- [SET PROBLEM]: Look through the data below. Show each line where the string "parts" occurs.

- [DATA SHOWN]:

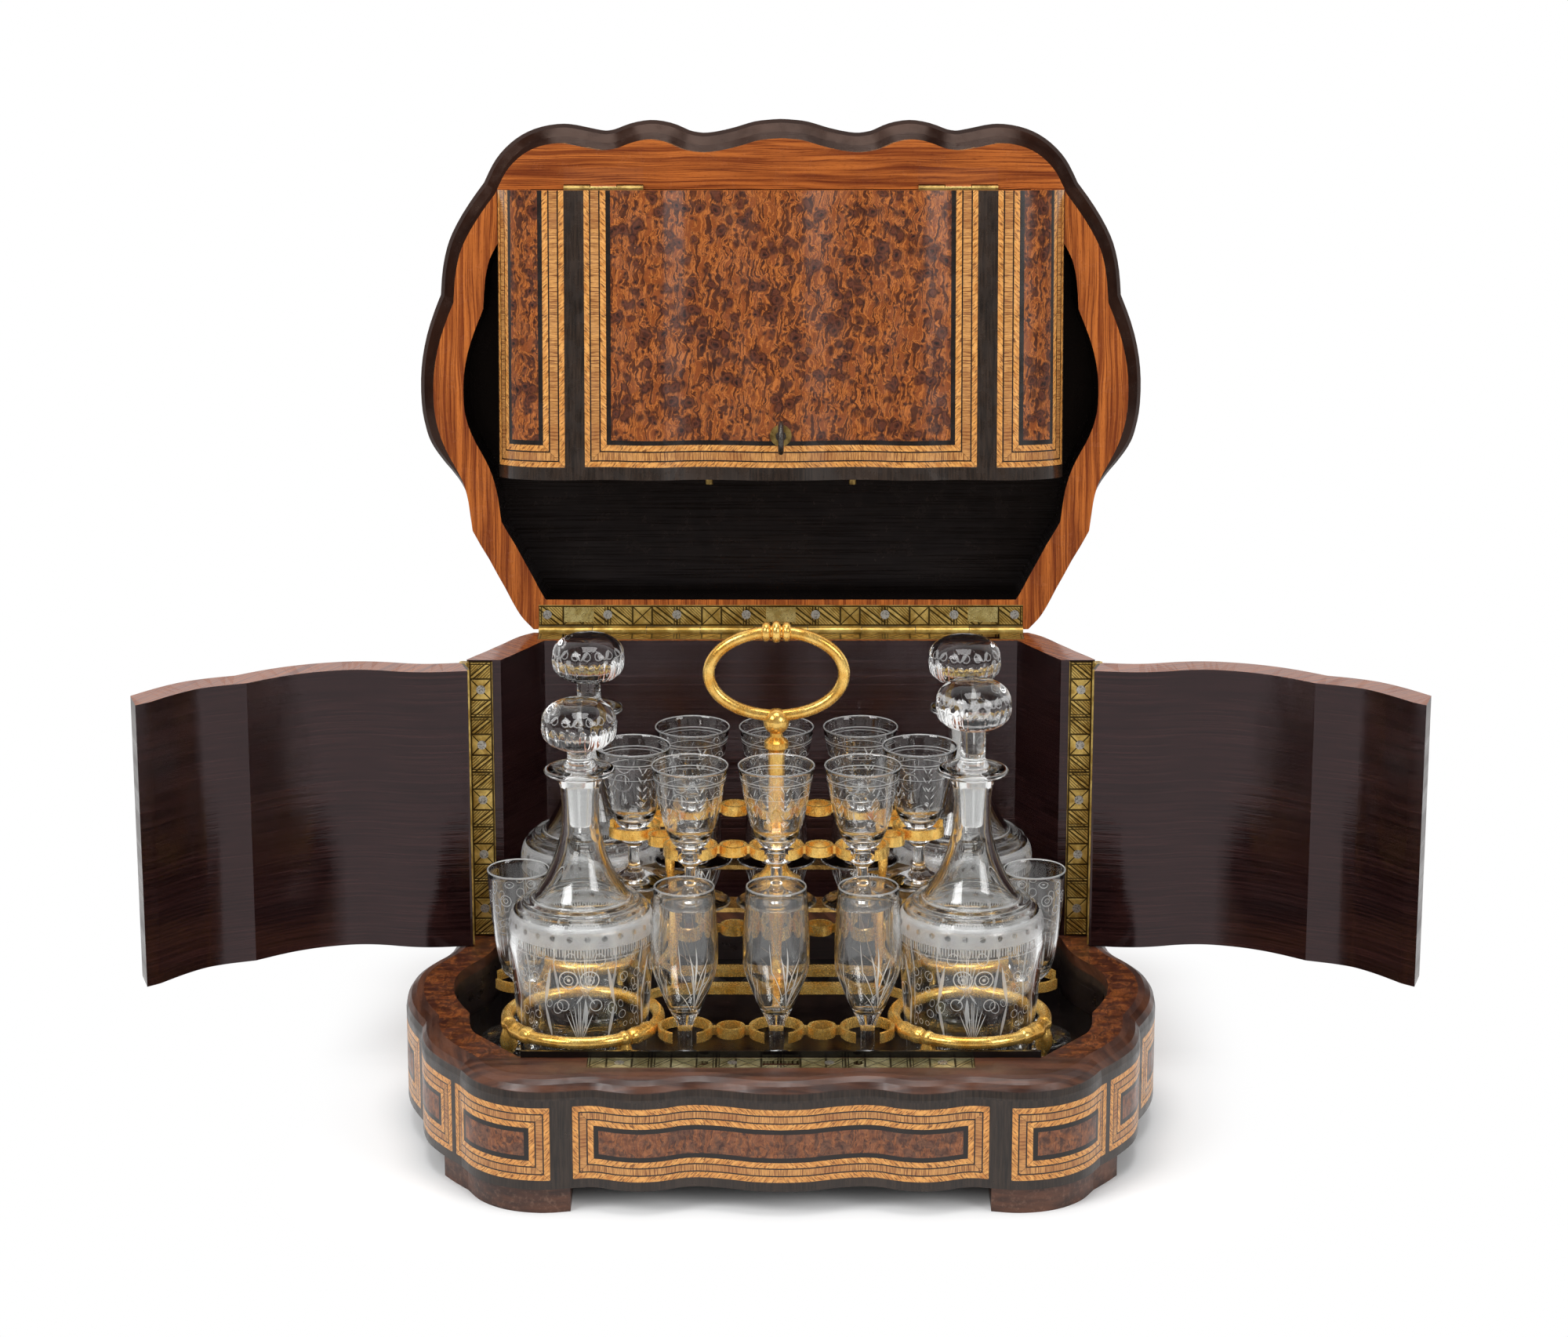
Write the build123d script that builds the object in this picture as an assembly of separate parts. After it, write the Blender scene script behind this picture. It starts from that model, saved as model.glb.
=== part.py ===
from build123d import *
import math
import os

os.makedirs("parts", exist_ok=True)

# Plan of the case: x to the right, y to the back, z up, all in mm.
# The plan is drawn from the back face of the walls (depth 0) to the middle of the front (depth 1).
half_width = 162.6          # outer face of the walls at the widest point
wall_depth = 229.5          # back face of the walls to the crest of the front
back_face = 73.0            # back face of the walls, behind the origin
wall = 14.0                 # walls, doors and rims
flap_plane = 206.0          # back face of the closed flap, from the back face
well_front = 204.0          # front wall of the well, from the back face
door_end = 203.6            # free end of a closed door, from the back face
pillar_plane = 48.5         # joint of door and pillar, from the back face
bead_gap = 0.2
move_gap = 0.6              # between pieces that pass each other
seat_gap = 0.3              # between a loose piece and its seat
overrun = 2.0               # how far cutting tools pass a surface

# Heights above the surface that the cabinet stands on
foot_height = 12.0
rim_height = 61.7
case_top = 196.0
rim_thickness = 9.0
rim_round = 8.0
rim_steps = 4
plinth_overhang = 7.5
plinth_back_overhang = 3.0
floor_bottom = 20.0
floor_top = 32.0
tray_thickness = 6.5
tray_clearance = 1.5

# Lid
lid_open_deg = 98.9
lid_swing_deg = 73.9
lid_hollow = 43.0
lid_height = 52.0
lid_wall_height = 37.0
lid_overhang = 9.0
moulding_lip = 5.0
lid_taper = 42.0            # length over which the lid's moulding dies out at the pillars
lid_top_inset = 3.0
lid_top_rise = 3.0

# Doors
door_open_deg = 74.0

# Hinges
hinge_gap = 0.25
leaf_thickness = 1.25
lid_knuckle = 2.4
door_knuckle = 2.1
flap_knuckle = 1.9
hinge_pin = 1.0
pin_clearance = 0.05
knuckle_relief = 0.35
knuckle_gap = 0.3
lid_leaf_width = 12.5
lid_leaf_half = 114.0
lid_axis_out = 1.0          # lid hinge axis behind the back face
lid_knuckles = 9
door_leaf_width = 13.0
door_axis_out = 0.9         # door hinge axis outside the wall
door_knuckles = 5
flap_leaf_width = 10.0
flap_leaf_length = 37.0
flap_leaf_x = 82.5
flap_knuckles = 3
screw_radius = 2.1
screw_rise = 0.35
screw_slot = 0.5
lug_length = 14.0
lug_depth = 7.0
lug_rise = 1.5
lug_x = 95.0
lid_screw_shares = (-0.965, -0.715, -0.43, -0.143, 0.143, 0.43, 0.715, 0.965)

# Lock, key, strike strip and locating pins
strike_width = 12.0
strike_half = 84.0
strike_thickness = 1.2
slot_half = 8.0
slot_half_width = 2.4
slot_depth = 8.0
bolt_half = 6.0
bolt_half_width = 1.6
bolt_throw = 4.5
bolt_height = 16.0
lock_half = 16.0
lock_height = 34.0
lock_depth = 9.0
lock_wall = 1.6
lock_inset = 3.0
keyhole_height = 21.0
key_shaft = 1.6
key_bow = 6.5
key_bow_wire = 1.3
key_out = 10.0
key_turn_gap = 0.08
pin_x = 33.5
pin_radius = 1.8
pin_out = 3.0
pin_hole_gap = 0.5
escutcheon_radius = 5.0
escutcheon_thickness = 0.8
bead_thickness = 1.6
bead_height = 3.0
bead_half = 113.0

# Feet
foot_inset = 3.0
foot_width = 42.0
foot_length = 40.0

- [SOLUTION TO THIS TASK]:
Write the build123d script that builds the object in this picture as an assembly of separate parts. After it, write the Blender scene script behind this picture. It starts from that model, saved as model.glb.
os.makedirs("parts", exist_ok=True)